## DATASET SECTION
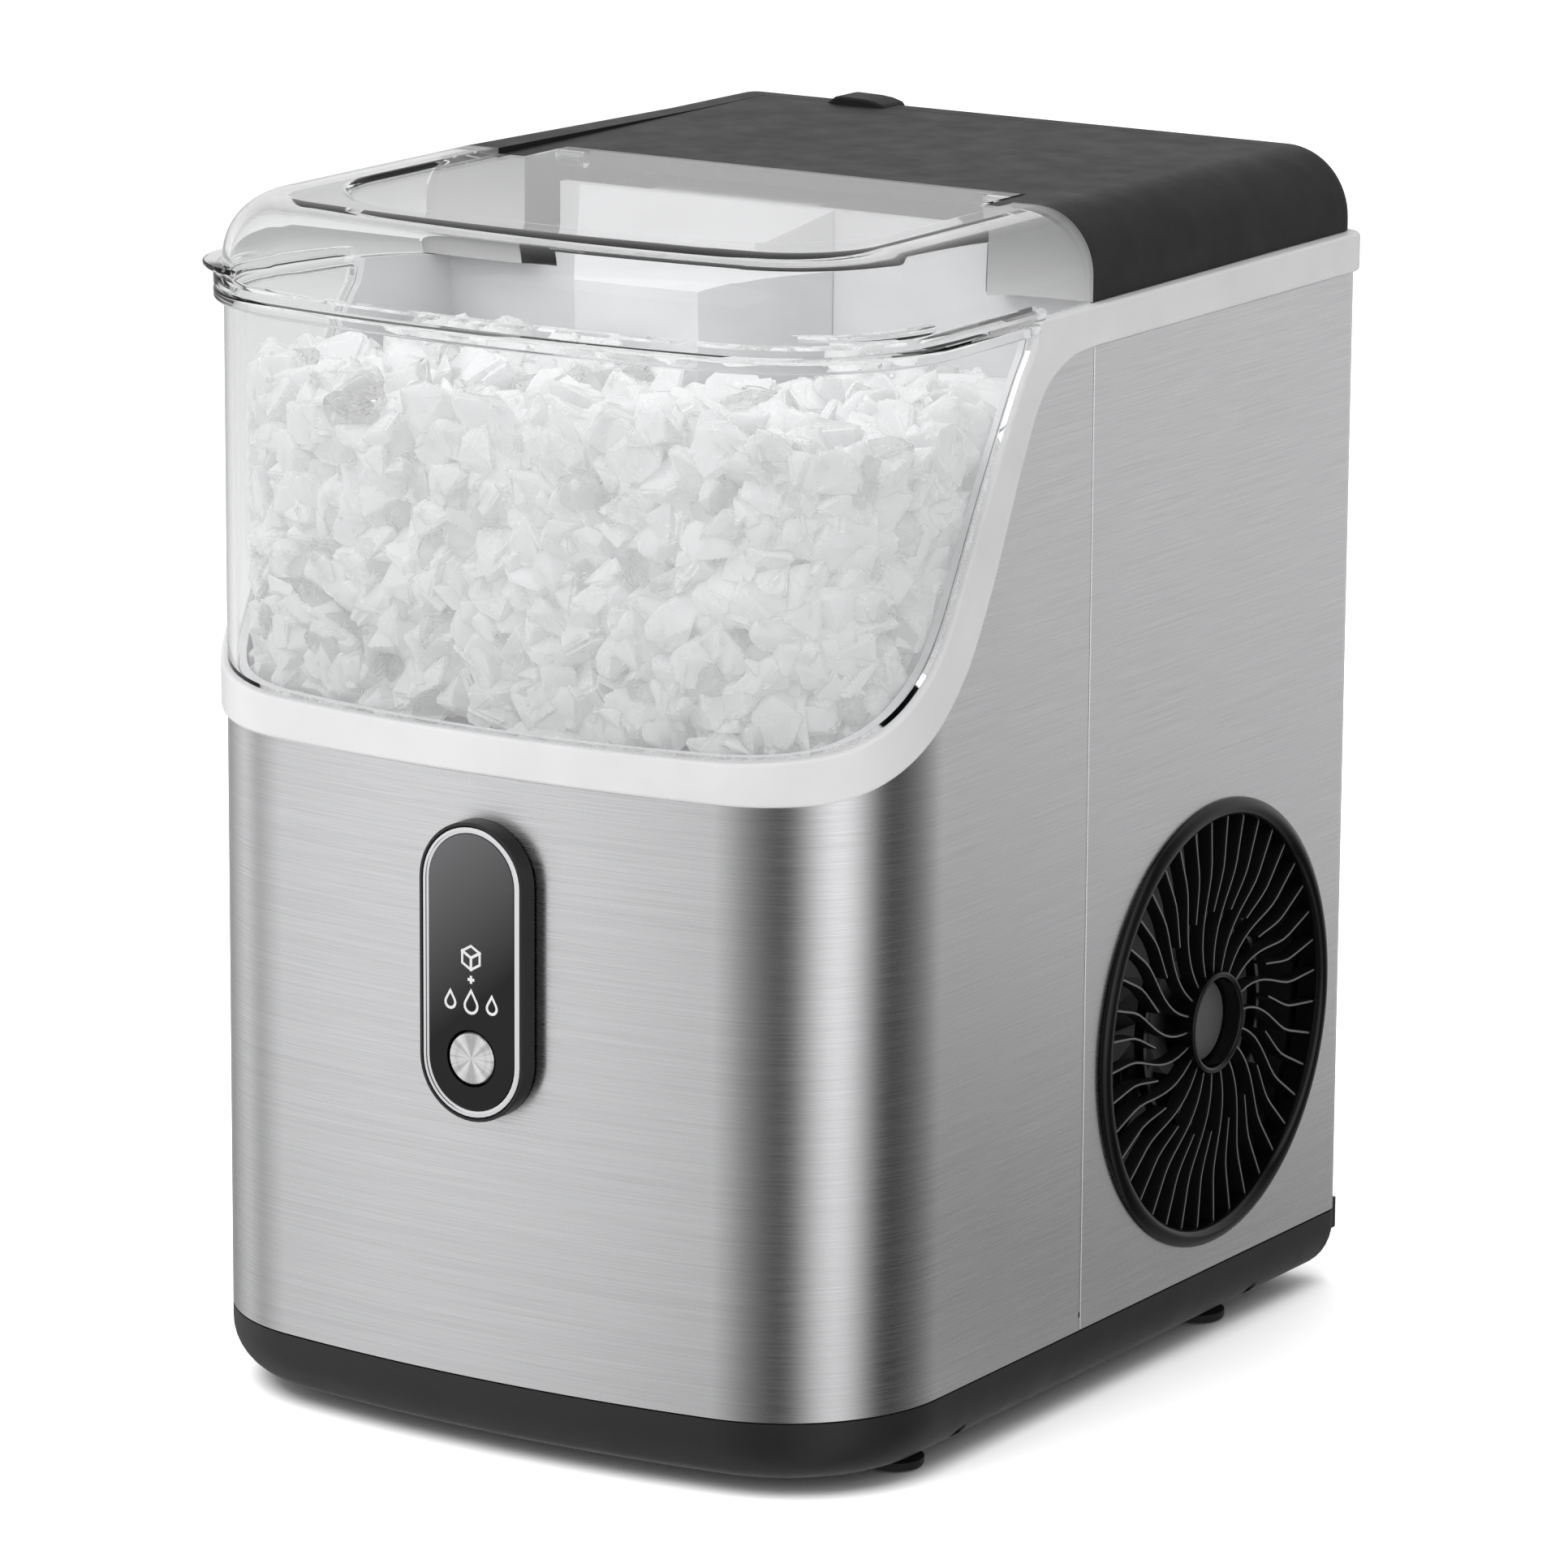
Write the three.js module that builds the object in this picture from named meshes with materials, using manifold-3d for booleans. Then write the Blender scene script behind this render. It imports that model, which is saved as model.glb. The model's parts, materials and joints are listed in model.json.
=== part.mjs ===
// Countertop nugget ice maker with a clear ice window and a hinged clear lid.
// Millimetres, +X to the right seen from the front, front towards -Y, +Z up.
// The origin is on the floor, under the middle of the object.
import * as THREE from "three";
import { mergeVertices } from "three/addons/utils/BufferGeometryUtils.js";
import { ConvexGeometry } from "three/addons/geometries/ConvexGeometry.js";
import Module from "manifold-3d";

const wasm = await Module();
wasm.setup();

// ---- driving dimensions -------------------------------------------------------------------
const GAP = 0.3; // clearance between pieces that touch

const HALF_WIDTH = 112.5; // steel casing, seen from above
const REAR_Y = 141;
const REAR_RADIUS = 6;
const BOW_RADIUS = 495.3; // the bowed front
const BOW_APEX_Y = -141;
const CORNER_RADIUS = 48.7; // front corners

const BASE_BOTTOM = 3;
const BASE_TOP = 22;
const BASE_EDGE_RADIUS = 15;
const BASE_WALL = 2.5;
const STEEL = 1.2; // sheet thickness
const SEAM_Y = -10.3; // between the front wrap and the side panels

const TRIM_PROUD = 1.8;
const TRIM_DEPTH = 3.1; // how far the trim reaches inside the casing's face
const TRIM_TOP = 313.5;
const TRIM_TOP_FRONT_Y = -42;

const WINDOW_WALL = 2.5;
const RIM_PROUD = 2.9;
const RIM_BOTTOM = 310;
const RIM_TOP = 313.2;
const LINER_WALL = 2;
const LINER_OFFSET = -(TRIM_DEPTH + GAP);
const COMPARTMENT_FLOOR = 200;
const LINER_BACK_Y = 3;

const LID_HALF_WIDTH = 111;
const LID_CORNER_RADIUS = 44;
const LID_EDGE_RADIUS = 18;
const LID_BOTTOM = 313.8;
const LID_FLANGE_TOP = 317;
const LID_TOP = 339;
const LID_WALL = 2.2;
const RECESS_FLOOR = 337.6; // sunken panel that the lid and the cover share
const RECESS_HALF_WIDTH = 85;
const RECESS_FRONT_Y = -112;
const JOINT_Y = -10; // the lid's rear edge at its two sides
const JOINT_GAP = 0.7; // lets the lid swing past the cover's ears
const TONGUE_HALF_WIDTH = 75.5; // the middle of the lid reaches back between the cover's ears
const TONGUE_REAR_Y = 12;
const HINGE_Y = 8.5;
const HINGE_Z = 334.2;
const HINGE_PIN_RADIUS = 1.5;

const COVER_HALF_WIDTH = 110;
const COVER_TOP = 337.3;
const COVER_EDGE_RADIUS = 20;
const COVER_WALL = 2.5;
const COVER_FRONT_Y = 13.7;

const PANEL_Z = 138.8; // centre of the pill-shaped control panel
const PANEL_RADIUS = 17;
const PANEL_HEIGHT = 83.5;
const PANEL_FACE_Y = -147;
const BUTTON_Z = 114.8;
const BUTTON_RADIUS = 7.25;
const BUTTON_WELL_RADIUS = 8;

const FAN_Y = 63;
const FAN_Z = 95.5;
const FAN_MOTOR_RADIUS = 15;
const GRILLE_RADIUS = 65;
const GRILLE_MOUTH_RADIUS = 59.6;
const GRILLE_HOLE_RADIUS = 62;
const HUB_RADIUS = 14.8;
const RIB_COUNT = 20;

const AUGER_X = -20;
const AUGER_Y = 42;
const SHAFT_RADIUS = 6;
const BARREL_RADIUS = 26;
const GEAR_CENTRES = 48; // distance between the gear's and the pinion's axes
const GEAR_Z = 130;
const GEAR_THICKNESS = 12;
const GEAR_MODULE = 2;
const GEAR_TEETH = 36;
const PINION_TEETH = 12;

const COMPRESSOR_X = -58;
const COMPRESSOR_Y = 82;
const COMPRESSOR_TOP = 118;

const SPOUT_X = 72;
const SPOUT_Z = 40;
const INLET_X = -64;
const INLET_Z = 46;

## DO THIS
Copy out each line exactly as written.

## CORRECT RESPONSE
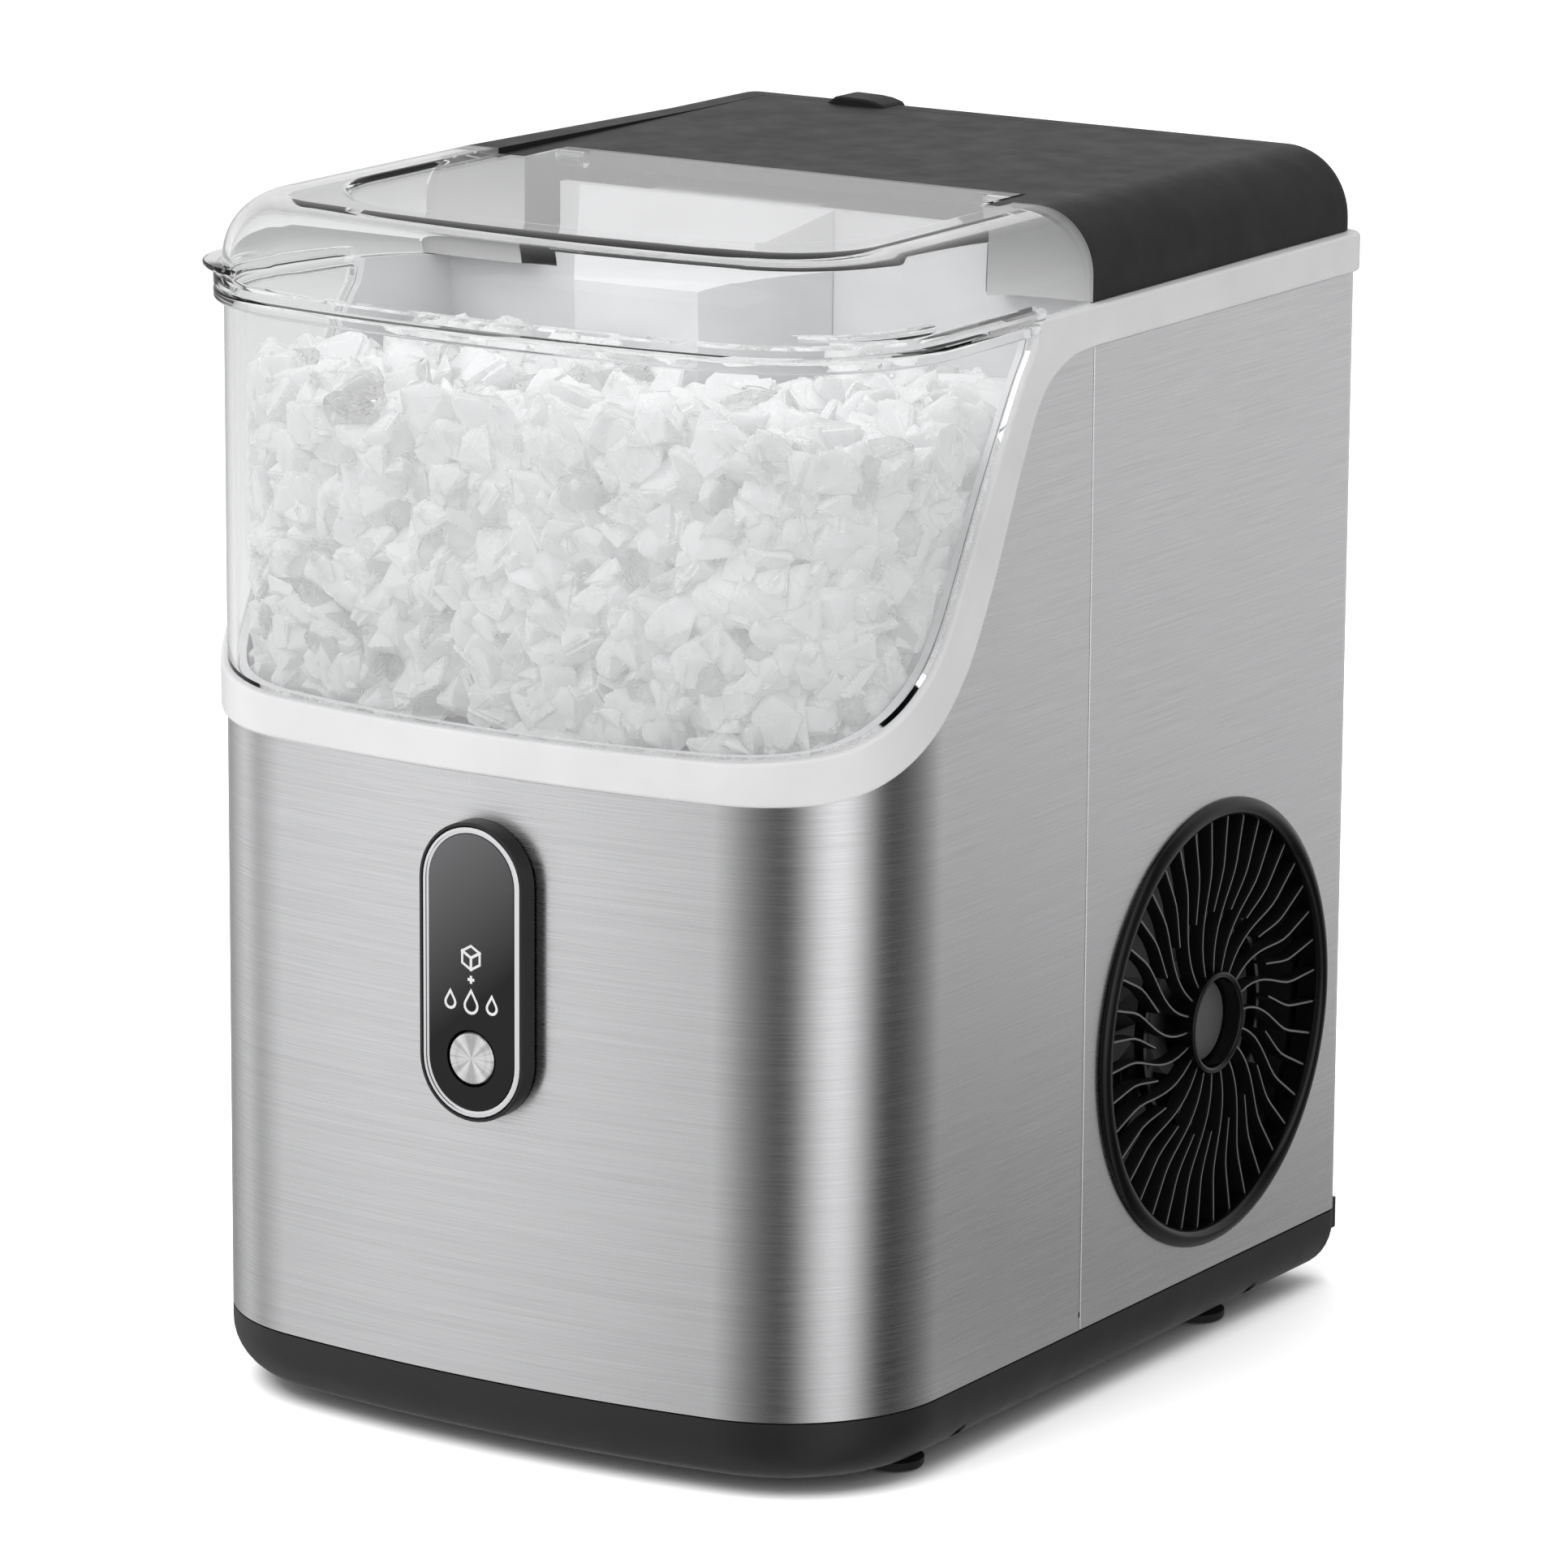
Write the three.js module that builds the object in this picture from named meshes with materials, using manifold-3d for booleans. Then write the Blender scene script behind this render. It imports that model, which is saved as model.glb. The model's parts, materials and joints are listed in model.json.
=== part.mjs ===
// Countertop nugget ice maker with a clear ice window and a hinged clear lid.
// Millimetres, +X to the right seen from the front, front towards -Y, +Z up.
// The origin is on the floor, under the middle of the object.
import * as THREE from "three";
import { mergeVertices } from "three/addons/utils/BufferGeometryUtils.js";
import { ConvexGeometry } from "three/addons/geometries/ConvexGeometry.js";
import Module from "manifold-3d";

const wasm = await Module();
wasm.setup();

// ---- driving dimensions -------------------------------------------------------------------
const GAP = 0.3; // clearance between pieces that touch

const HALF_WIDTH = 112.5; // steel casing, seen from above
const REAR_Y = 141;
const REAR_RADIUS = 6;
const BOW_RADIUS = 495.3; // the bowed front
const BOW_APEX_Y = -141;
const CORNER_RADIUS = 48.7; // front corners

const BASE_BOTTOM = 3;
const BASE_TOP = 22;
const BASE_EDGE_RADIUS = 15;
const BASE_WALL = 2.5;
const STEEL = 1.2; // sheet thickness
const SEAM_Y = -10.3; // between the front wrap and the side panels

const TRIM_PROUD = 1.8;
const TRIM_DEPTH = 3.1; // how far the trim reaches inside the casing's face
const TRIM_TOP = 313.5;
const TRIM_TOP_FRONT_Y = -42;

const WINDOW_WALL = 2.5;
const RIM_PROUD = 2.9;
const RIM_BOTTOM = 310;
const RIM_TOP = 313.2;
const LINER_WALL = 2;
const LINER_OFFSET = -(TRIM_DEPTH + GAP);
const COMPARTMENT_FLOOR = 200;
const LINER_BACK_Y = 3;

const LID_HALF_WIDTH = 111;
const LID_CORNER_RADIUS = 44;
const LID_EDGE_RADIUS = 18;
const LID_BOTTOM = 313.8;
const LID_FLANGE_TOP = 317;
const LID_TOP = 339;
const LID_WALL = 2.2;
const RECESS_FLOOR = 337.6; // sunken panel that the lid and the cover share
const RECESS_HALF_WIDTH = 85;
const RECESS_FRONT_Y = -112;
const JOINT_Y = -10; // the lid's rear edge at its two sides
const JOINT_GAP = 0.7; // lets the lid swing past the cover's ears
const TONGUE_HALF_WIDTH = 75.5; // the middle of the lid reaches back between the cover's ears
const TONGUE_REAR_Y = 12;
const HINGE_Y = 8.5;
const HINGE_Z = 334.2;
const HINGE_PIN_RADIUS = 1.5;

const COVER_HALF_WIDTH = 110;
const COVER_TOP = 337.3;
const COVER_EDGE_RADIUS = 20;
const COVER_WALL = 2.5;
const COVER_FRONT_Y = 13.7;

const PANEL_Z = 138.8; // centre of the pill-shaped control panel
const PANEL_RADIUS = 17;
const PANEL_HEIGHT = 83.5;
const PANEL_FACE_Y = -147;
const BUTTON_Z = 114.8;
const BUTTON_RADIUS = 7.25;
const BUTTON_WELL_RADIUS = 8;

const FAN_Y = 63;
const FAN_Z = 95.5;
const FAN_MOTOR_RADIUS = 15;
const GRILLE_RADIUS = 65;
const GRILLE_MOUTH_RADIUS = 59.6;
const GRILLE_HOLE_RADIUS = 62;
const HUB_RADIUS = 14.8;
const RIB_COUNT = 20;

const AUGER_X = -20;
const AUGER_Y = 42;
const SHAFT_RADIUS = 6;
const BARREL_RADIUS = 26;
const GEAR_CENTRES = 48; // distance between the gear's and the pinion's axes
const GEAR_Z = 130;
const GEAR_THICKNESS = 12;
const GEAR_MODULE = 2;
const GEAR_TEETH = 36;
const PINION_TEETH = 12;

const COMPRESSOR_X = -58;
const COMPRESSOR_Y = 82;
const COMPRESSOR_TOP = 118;

const SPOUT_X = 72;
const SPOUT_Z = 40;
const INLET_X = -64;
const INLET_Z = 46;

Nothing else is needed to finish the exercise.